Don’t look for Schweikert to resign. But he’ll have a fight on his hands to hang onto this reliably Republican seat.

The Democratic Congressio­nal Campaign Committee has targeted this race and is hoping to replace Schweikert with Dr. Hiral Tipirneni, an emergency room doctor who lost twice to Debbie Lesko in 2018 before setting her sights on the neighborin­g Scottsdale-based district.

Tipirneni faces three other Democrats – including Anita Malik who is making her second run at Schweikert – in Tuesday’s primary.

Schweikert’s campaign consultant, Chris Baker, says he isn’t worried.

“David continues to have a tremendous amount of support in the district,” he said. “We are confident that that support remains strong and that David will win again in November.”

Other Republican consultant­s, meanwhile, say turnout in Tuesday’s Democratic primary should say a lot about just how vulnerable Schweikert may be. Thus far, Republican­s have turned in 45% of the ballots in Maricopa County, down from 50% in 2018. Democrats, meanwhile, have turned in nearly 43%, up from 38% two years ago.

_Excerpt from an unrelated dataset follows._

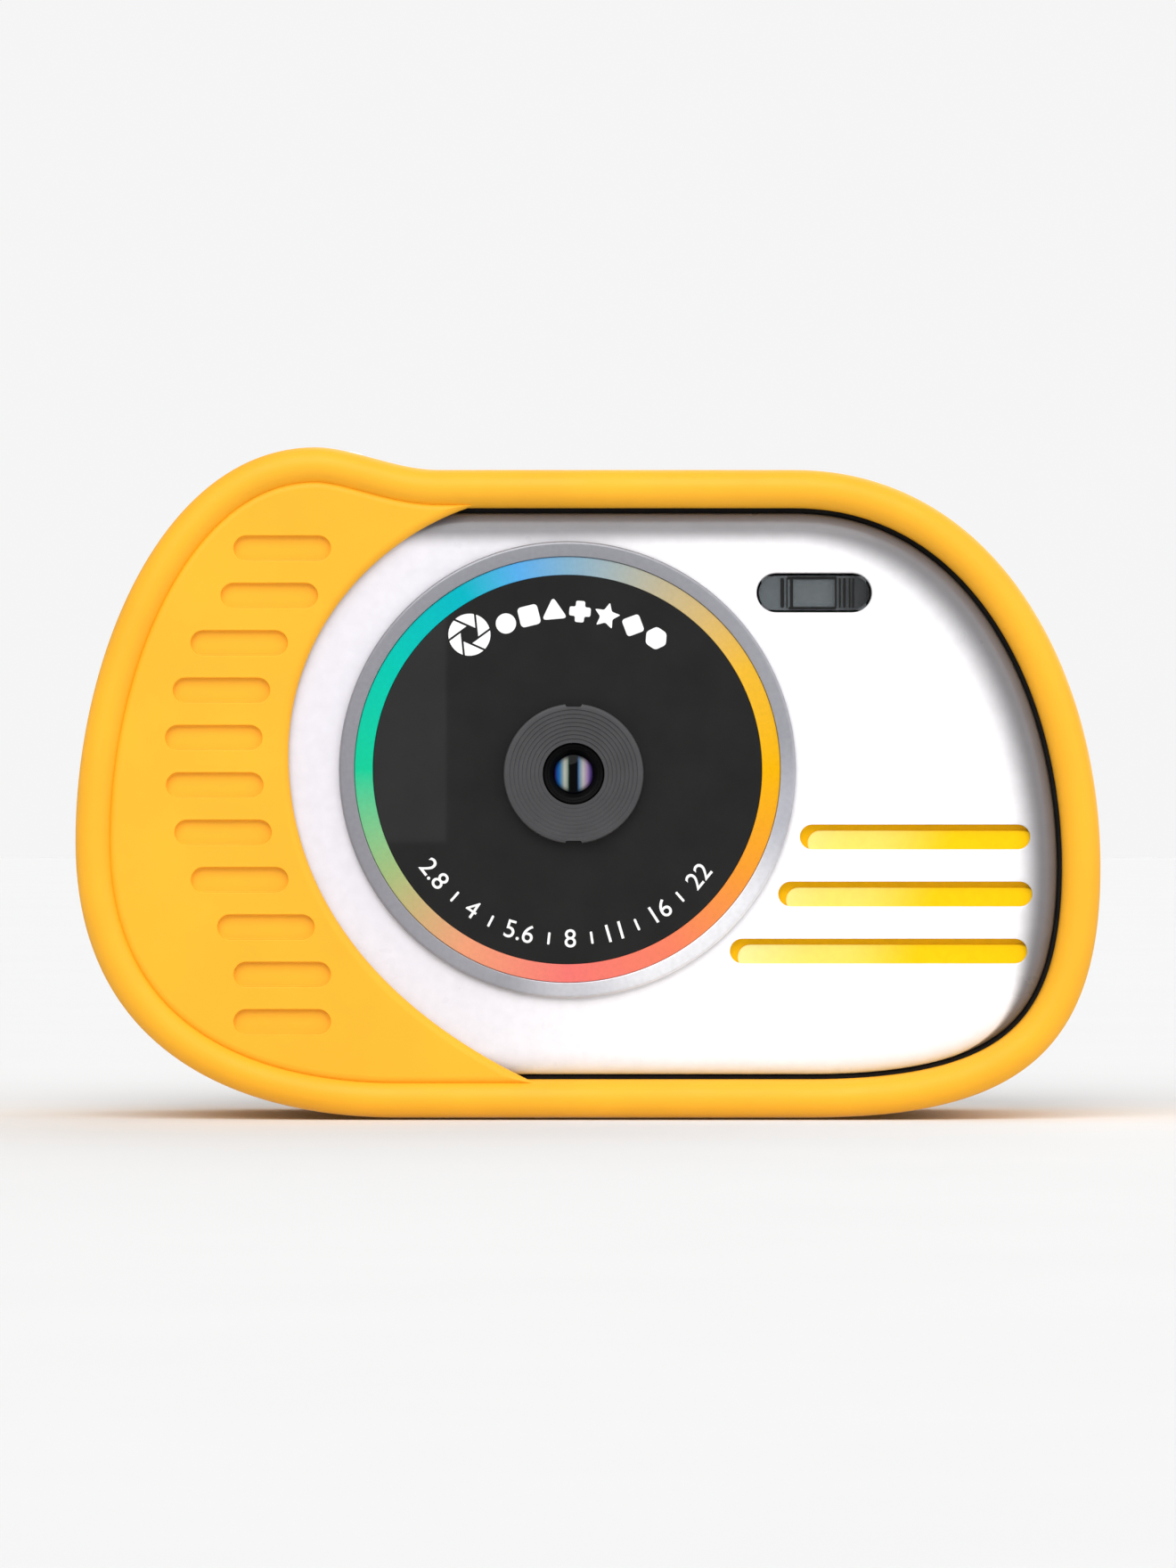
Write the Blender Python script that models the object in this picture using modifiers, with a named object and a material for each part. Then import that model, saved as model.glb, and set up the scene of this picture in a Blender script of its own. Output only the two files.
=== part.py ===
"""A kids' digital camera in a silicone case, built as an assembly of its separate pieces.

X runs to the right as one looks at the front of the camera, the front faces -Y and Z is up.
The origin is at the middle of the bottom of the camera's box.
"""

import math

import bmesh
import bpy
from mathutils import Matrix, Vector

# Sizes and places are in millimetres; the shape functions turn them into metres.
MM = 0.001
GAP = 0.3
OVERLAP = 0.5
WELD = 0.000001

# The case, seen from the front, counterclockwise: x, z, heading in degrees, the reach of the
# curve's handles before and after the point, and the number of steps to the next point.
CASE_OUTLINE = (
    (-18.5, 0.0, 0, 15.0, 7.0, 4),
    (21.5, 0.0, 0, 11.0, 20.0, 10),
    (50.0, 24.5, 90, 18.5, 19.0, 12),
    (20.0, 63.3, 180, 20.0, 8.0, 4),
    (-14.5, 63.3, 180, 4.7, 4.2, 6),
    (-26.5, 65.5, 180, 3.6, 15.0, 10),
    (-50.0, 27.0, 270, 18.0, 21.0, 10),
)
# The free edge of the grip panel, from the top down, in the same form.
GRIP_EDGE = (
    (-9.0, 60.2, 193, 0.0, 11.0, 9),
    (-29.1, 35.5, 270, 12.5, 16.0, 11),
    (-3.0, 2.6, -23, 15.5, 0.0, 0),
)

# Depths, from the front of the case to its back.
CASE_FRONT = -16.0
GRIP_FACE = -15.4
GRIP_LIP_BACK = -14.6
LIP_UNDERSIDE = 12.9
HOUSING_FRONT = -12.6
PLATE_FACE = -14.3
PLATE_BACK = -12.5
POCKET_FLOOR = -12.2
FRONT_WALL_INSIDE = -10.7
HOUSING_RIM = 4.2
COVER_RIM = 5.8
COVER_SHOULDER = 12.6
COVER_FACE = 14.8
COVER_SHOULDER_INSIDE = 11.1
COVER_INSIDE = 12.8

# The two rounded edges of the case's wall: how far in and how far forward each one's middle
# is, its half width and its half height; and the half depth of the upright side between them.
FRONT_EDGE = ((2.0, 14.0), 1.85, 2.0)
BACK_EDGE = ((3.2, -13.6), 2.8, 2.4)
CASE_SIDE = 7.5

# How far the edges of the flat pieces are rounded.
GRIP_ROUNDING = 0.65
PLATE_ROUNDING = 1.5
CROWN_ROUNDING = 0.7
POWER_ROUNDING = 0.4
SCREEN_GLASS_ROUNDING = 0.2

# Distances inward from the case's outline.
CASE_WALL = 2.0
RIM_WIDTH = 3.85
BACK_LIP_WIDTH = 6.0
GRIP_INSET = 3.55
HOUSING_INSET = 2.3
HOUSING_WALL = 1.6
BLACK_EDGE_INSET = 4.1
PLATE_INSET = 4.35
COVER_CROWN_INSET = 6.5
GASKET_INSET = 2.5
GASKET_WIDTH = 1.2

# How far back from the grip panel's edge its backing ends, and the plate tucked under it.
GRIP_BACKING_SHIFT = 1.5
PLATE_SHIFT = 1.2

# The lens: the ring and the disc share one centre, the hood and the barrel another.
RING_X, RING_Z = -2.0, 34.0
LENS_X, LENS_Z = -1.4, 33.6
BEZEL_RADIUS = 22.2
BEZEL_INSIDE = 20.7
COLOUR_RING_RADIUS = 20.5
RING_SEAT_RADIUS = 20.2
DISC_RADIUS = 18.9
DISC_OPENING = 6.0
HOOD_RADIUS = 6.8
HOOD_SLEEVE = 5.7
HOOD_MOUTH = 3.1
LENS_HOLE = 6.2
BARREL_LIP = 2.9
BARREL_RADIUS = 4.2
BEZEL_FACE = -15.0
DISC_FACE = -14.85
DISC_BACK = -13.9
RING_SEAT_FACE = -13.6
HOOD_FACE = -15.9
HOOD_END = -12.0

FLASH_X, FLASH_Z = 22.0, 51.2
FLASH_WIDTH, FLASH_HEIGHT = 11.2, 3.8

# The slots of the front plate: left end, right end, middle height.
SLOTS = ((20.6, 43.0, 27.45), (18.5, 43.2, 21.9), (13.8, 42.7, 16.35))
SLOT_HEIGHT = 2.4
SLOT_DEPTH = 0.9

# The grooves of the grip panel.
GROOVES = 11
GROOVE_LOWEST = 9.5
GROOVE_PITCH = 4.6
GROOVE_LENGTH = 9.4
GROOVE_HEIGHT = 2.4
GROOVE_DEPTH = 0.6
GROOVE_FROM_EDGE = 2.6
GROOVE_RIGHTMOST = -25.0

# The buttons on top.
BUTTON_Y = -3.5
SHUTTER_X = -26.5
SHUTTER_RADIUS = 4.5
SHUTTER_TOP = 65.3
SHUTTER_UNDERSIDE = 61.9
SHUTTER_STEM_END = 57.7
POWER_X = 2.0
POWER_WIDTH, POWER_DEPTH = 6.8, 3.4
POWER_TOP = 63.1
POWER_UNDERSIDE = 60.3
POWER_STEM_END = 56.2
TOP_BOARD_TOP = 53.1

# The rear keys: name, x, z, radius.
PAD_X, PAD_Z = -29.5, 32.0
PAD_REACH = 7.4
KEYS = (
    ("key_ok", PAD_X, PAD_Z, 3.2),
    ("key_up", PAD_X, PAD_Z + PAD_REACH, 2.9),
    ("key_down", PAD_X, PAD_Z - PAD_REACH, 2.9),
    ("key_left", PAD_X + PAD_REACH, PAD_Z, 2.9),
    ("key_right", PAD_X - PAD_REACH, PAD_Z, 2.9),
    ("key_mode", -21.5, 46.0, 2.4),
    ("key_play", -29.5, 47.5, 2.4),
)
KEY_FACE = 15.6
KEY_FLANGE = 0.45
KEY_FLANGE_FRONT = 11.6
KEY_FLANGE_BACK = 12.4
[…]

If you’re a Republican, you’re saying uh-oh.

Then, there’s the money. Tipirneni had $1.6 million in the bank at the end of June while Schweikert had less than $240,000.

Double uh-oh.

“It could be a perfect storm of things and David is incapable in this environmen­t a la Trump of getting out and talking to anybody,” Coughlin said. “If any congressio­nal seat is in jeopardy in this cycle, it’s his.”